Question

A particle moves in east direction with $15m/\sec $ for $2\sec $ then moves in north direction with $5m/s$ for $8\sec $. Average velocity of the particle is:
(A). $1m/s$
 (B). $5m/s$
 (C). $7m/s$
 (D). $10m/s$

Answer 1

- Hint: You can start by describing what a vector quantity is. Then draw a well labelled diagram for the given problem with the resultant displacement vector. Then use the equation $Velocity = \dfrac{{Displacement}}{{Time}}$ to find out the distance traveled in east and north direction. Then use the Pythagoras theorem ( $A{C^2} = A{B^2} + B{C^2}$ ) to find out the net displacement. Then again use the equation $Velocity = \dfrac{{Displacement}}{{Time}}$ to calculate the result.

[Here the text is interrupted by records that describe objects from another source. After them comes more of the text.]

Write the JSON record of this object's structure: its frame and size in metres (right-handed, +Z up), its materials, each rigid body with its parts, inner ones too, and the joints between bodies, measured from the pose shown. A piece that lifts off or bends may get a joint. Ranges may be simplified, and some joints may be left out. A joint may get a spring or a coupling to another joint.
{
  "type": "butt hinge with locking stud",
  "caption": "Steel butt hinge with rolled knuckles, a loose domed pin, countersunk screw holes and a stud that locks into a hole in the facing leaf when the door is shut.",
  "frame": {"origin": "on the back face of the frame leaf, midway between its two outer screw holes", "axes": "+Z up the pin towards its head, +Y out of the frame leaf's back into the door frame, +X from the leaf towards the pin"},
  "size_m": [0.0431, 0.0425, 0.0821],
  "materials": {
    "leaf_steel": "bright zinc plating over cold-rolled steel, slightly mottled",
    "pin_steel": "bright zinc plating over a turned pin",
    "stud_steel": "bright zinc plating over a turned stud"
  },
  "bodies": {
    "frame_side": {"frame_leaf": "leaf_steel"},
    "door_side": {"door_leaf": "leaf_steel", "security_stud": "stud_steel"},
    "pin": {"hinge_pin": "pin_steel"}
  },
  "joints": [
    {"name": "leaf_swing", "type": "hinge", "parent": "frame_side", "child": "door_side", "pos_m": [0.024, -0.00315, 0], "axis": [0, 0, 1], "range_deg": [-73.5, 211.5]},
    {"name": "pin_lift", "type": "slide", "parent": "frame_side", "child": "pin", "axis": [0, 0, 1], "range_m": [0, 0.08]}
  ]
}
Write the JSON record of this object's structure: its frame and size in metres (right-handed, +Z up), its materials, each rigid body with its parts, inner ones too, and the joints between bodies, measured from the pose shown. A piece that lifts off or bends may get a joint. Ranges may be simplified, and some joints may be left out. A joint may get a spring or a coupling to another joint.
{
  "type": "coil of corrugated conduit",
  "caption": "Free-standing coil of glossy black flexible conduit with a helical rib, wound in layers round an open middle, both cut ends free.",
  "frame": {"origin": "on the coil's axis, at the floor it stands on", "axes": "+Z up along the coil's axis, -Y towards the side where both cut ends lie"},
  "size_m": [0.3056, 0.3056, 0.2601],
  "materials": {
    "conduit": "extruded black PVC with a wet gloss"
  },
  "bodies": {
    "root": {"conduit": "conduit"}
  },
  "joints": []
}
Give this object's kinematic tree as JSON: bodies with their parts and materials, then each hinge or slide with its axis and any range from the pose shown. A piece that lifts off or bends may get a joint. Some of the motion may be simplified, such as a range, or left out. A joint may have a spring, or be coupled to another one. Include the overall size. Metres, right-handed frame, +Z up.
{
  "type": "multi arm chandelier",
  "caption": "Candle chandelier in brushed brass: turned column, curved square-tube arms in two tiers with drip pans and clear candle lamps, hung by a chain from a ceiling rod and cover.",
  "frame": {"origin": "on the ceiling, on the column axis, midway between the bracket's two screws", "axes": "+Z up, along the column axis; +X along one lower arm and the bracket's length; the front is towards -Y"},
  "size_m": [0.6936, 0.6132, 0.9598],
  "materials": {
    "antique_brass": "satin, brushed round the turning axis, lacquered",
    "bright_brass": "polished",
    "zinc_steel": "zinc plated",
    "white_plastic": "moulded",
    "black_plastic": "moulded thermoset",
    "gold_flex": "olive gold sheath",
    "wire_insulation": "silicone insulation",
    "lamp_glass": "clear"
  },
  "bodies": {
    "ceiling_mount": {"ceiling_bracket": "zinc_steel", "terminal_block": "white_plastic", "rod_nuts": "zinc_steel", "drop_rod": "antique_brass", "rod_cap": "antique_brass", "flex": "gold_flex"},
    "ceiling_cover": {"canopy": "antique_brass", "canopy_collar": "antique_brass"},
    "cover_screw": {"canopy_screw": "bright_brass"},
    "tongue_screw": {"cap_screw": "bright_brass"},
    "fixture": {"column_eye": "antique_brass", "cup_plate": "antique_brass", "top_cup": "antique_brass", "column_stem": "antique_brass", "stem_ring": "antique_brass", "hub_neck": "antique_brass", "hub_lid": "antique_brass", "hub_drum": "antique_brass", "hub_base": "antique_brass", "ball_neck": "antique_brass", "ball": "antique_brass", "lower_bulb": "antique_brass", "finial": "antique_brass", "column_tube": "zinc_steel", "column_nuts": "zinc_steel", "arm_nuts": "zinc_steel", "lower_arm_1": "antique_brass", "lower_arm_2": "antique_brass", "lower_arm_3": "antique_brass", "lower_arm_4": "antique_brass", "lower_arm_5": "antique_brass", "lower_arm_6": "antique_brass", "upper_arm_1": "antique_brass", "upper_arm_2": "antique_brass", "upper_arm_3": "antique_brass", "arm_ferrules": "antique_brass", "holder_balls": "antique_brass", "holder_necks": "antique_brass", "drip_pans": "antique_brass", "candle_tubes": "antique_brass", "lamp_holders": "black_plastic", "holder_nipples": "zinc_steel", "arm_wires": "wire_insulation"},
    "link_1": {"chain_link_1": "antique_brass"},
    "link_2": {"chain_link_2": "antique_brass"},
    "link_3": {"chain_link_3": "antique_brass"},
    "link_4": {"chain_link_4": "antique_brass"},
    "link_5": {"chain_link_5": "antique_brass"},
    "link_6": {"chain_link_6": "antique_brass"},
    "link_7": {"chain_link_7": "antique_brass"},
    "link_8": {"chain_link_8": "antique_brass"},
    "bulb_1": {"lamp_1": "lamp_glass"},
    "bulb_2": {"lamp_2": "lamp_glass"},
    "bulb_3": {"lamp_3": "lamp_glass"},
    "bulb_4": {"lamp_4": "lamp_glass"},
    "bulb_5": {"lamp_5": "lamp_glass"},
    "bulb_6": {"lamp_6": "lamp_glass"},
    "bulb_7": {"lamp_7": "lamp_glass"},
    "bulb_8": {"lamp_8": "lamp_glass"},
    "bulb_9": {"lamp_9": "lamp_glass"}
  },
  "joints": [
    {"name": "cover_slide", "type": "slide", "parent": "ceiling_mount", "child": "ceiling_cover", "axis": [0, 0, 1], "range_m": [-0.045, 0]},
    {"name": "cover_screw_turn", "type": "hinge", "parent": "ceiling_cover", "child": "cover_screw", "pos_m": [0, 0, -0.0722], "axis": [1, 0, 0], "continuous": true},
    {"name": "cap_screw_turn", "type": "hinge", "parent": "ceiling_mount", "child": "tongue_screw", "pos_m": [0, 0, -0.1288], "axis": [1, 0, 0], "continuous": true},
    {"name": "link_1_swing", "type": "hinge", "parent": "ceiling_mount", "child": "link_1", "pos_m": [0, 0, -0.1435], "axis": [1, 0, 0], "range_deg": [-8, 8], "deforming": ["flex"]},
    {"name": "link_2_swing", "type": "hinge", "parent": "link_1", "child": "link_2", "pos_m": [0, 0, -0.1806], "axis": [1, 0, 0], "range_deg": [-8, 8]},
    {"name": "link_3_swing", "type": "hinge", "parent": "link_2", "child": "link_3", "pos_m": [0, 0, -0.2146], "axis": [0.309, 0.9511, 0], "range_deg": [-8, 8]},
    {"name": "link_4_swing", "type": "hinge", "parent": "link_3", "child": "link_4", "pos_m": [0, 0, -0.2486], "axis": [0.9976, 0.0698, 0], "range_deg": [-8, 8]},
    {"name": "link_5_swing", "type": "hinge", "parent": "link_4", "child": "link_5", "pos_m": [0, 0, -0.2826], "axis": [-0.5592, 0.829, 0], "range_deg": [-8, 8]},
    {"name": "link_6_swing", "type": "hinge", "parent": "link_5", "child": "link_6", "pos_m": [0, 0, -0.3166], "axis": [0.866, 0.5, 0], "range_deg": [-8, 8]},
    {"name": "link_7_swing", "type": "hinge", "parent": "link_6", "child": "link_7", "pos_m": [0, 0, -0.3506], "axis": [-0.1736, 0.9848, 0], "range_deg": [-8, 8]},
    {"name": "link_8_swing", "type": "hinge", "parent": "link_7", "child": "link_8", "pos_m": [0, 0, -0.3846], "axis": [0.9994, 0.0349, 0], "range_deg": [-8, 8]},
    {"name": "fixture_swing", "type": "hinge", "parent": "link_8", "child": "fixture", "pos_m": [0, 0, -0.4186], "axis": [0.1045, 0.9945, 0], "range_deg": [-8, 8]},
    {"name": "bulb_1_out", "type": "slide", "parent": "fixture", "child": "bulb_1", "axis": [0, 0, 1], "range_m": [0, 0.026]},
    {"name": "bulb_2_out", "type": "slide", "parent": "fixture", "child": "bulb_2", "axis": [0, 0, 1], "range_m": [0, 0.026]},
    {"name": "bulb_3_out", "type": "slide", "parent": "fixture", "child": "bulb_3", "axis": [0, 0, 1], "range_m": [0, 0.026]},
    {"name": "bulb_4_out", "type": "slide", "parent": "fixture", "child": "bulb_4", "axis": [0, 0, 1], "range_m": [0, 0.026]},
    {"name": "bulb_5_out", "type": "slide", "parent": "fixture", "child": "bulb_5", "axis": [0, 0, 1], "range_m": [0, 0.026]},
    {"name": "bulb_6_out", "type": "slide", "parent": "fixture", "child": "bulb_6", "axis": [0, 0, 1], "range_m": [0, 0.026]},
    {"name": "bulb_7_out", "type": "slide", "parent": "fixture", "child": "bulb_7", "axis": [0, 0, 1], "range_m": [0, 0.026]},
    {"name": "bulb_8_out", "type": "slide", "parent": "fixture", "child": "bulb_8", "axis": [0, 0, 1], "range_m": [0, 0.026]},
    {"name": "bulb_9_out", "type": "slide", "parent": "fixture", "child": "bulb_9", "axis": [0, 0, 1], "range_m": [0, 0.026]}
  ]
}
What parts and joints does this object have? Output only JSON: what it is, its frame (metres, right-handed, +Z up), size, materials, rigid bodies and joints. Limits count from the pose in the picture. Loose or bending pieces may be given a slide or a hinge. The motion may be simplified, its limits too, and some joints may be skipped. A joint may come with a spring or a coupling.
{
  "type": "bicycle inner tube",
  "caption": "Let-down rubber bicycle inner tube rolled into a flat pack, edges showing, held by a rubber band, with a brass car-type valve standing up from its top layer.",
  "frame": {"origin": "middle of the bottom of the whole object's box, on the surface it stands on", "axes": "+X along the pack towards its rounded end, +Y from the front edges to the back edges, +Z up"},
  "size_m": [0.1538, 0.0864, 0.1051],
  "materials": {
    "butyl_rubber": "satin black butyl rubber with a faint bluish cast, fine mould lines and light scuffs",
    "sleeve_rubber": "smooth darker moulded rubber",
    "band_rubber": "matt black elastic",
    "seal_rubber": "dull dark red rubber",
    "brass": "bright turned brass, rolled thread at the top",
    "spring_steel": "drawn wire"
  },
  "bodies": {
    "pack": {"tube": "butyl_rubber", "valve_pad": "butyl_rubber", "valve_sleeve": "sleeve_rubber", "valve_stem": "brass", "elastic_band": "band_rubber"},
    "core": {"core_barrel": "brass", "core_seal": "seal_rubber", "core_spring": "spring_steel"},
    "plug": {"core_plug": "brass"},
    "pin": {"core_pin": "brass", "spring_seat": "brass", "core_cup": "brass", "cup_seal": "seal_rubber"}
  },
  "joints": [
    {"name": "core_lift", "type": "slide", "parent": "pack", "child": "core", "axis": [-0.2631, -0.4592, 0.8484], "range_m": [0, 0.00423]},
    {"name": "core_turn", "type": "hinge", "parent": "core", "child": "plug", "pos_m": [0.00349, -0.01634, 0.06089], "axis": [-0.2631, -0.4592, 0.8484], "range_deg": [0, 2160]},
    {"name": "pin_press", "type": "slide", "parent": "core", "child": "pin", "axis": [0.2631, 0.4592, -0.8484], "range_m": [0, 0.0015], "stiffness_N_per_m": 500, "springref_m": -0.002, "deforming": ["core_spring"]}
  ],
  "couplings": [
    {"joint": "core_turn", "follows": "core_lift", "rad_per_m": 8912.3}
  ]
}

Complete step-by-step answer:
Before attempting the numerical calculations, let’s first discuss what a vector is?
A vector is a mathematical quantity that has both a magnitude (size) and a direction. To imagine what a vector is like, imagine asking someone for directions in an unknown area and they tell you, “Go $5km$ towards the West”. In this sentence, we see an example of a displacement vector, “ \[5km\] ” is the magnitude of the displacement vector and “towards the North” is the indicator of the direction of the displacement vector.
A vector quantity is different from a scalar quantity in the fact that a scalar quantity has only magnitude, but a vector quantity possesses both direction and magnitude. Unlike scalar quantities, vector quantities cannot undergo any mathematical operation, instead they undergo Dot product and Cross product.
Some examples of vectors are – Displacement, Force, Acceleration, Velocity, Momentum, etc.
The diagram of the movement of the particle is given below

We know that
$Velocity = \dfrac{{Displacement}}{{Time}}$
The length of $AB$ is
$15 = \dfrac{{{l_1}}}{2}$
$ \Rightarrow {l_1} = 30m$
The length of $BC$ is
$5 = \dfrac{{{l_2}}}{8}$
$ \Rightarrow {l_2} = 40m$
By Pythagoras theorem
$A{C^2} = A{B^2} + B{C^2}$
$ \Rightarrow A{C^2} = {(30)^2} + {(40)^2}$
$ \Rightarrow A{C^2} = 900 + 1600$
$ \Rightarrow A{C^2} = 2500$
$ \Rightarrow AC = 50m$
Total time taken by the particle to get to point $C = 2 + 8 = 10\sec $ .
The average velocity of the particle is
$v = \dfrac{{50}}{{10}}$
$ \Rightarrow v = 5m/sec $
The average velocity of the particle is $5m/s$ in the north-east direction.
Hence, option B is the correct option.

Note: In this problem we are basically given three displacement vectors. The first two vectors $AB$ and $BC$ are mentioned in the given problem. The third vector $AC$ is the resultant vector which is used to reach the solution. In the diagram above, we arranged the vectors in a way that makes it easier to understand and solve.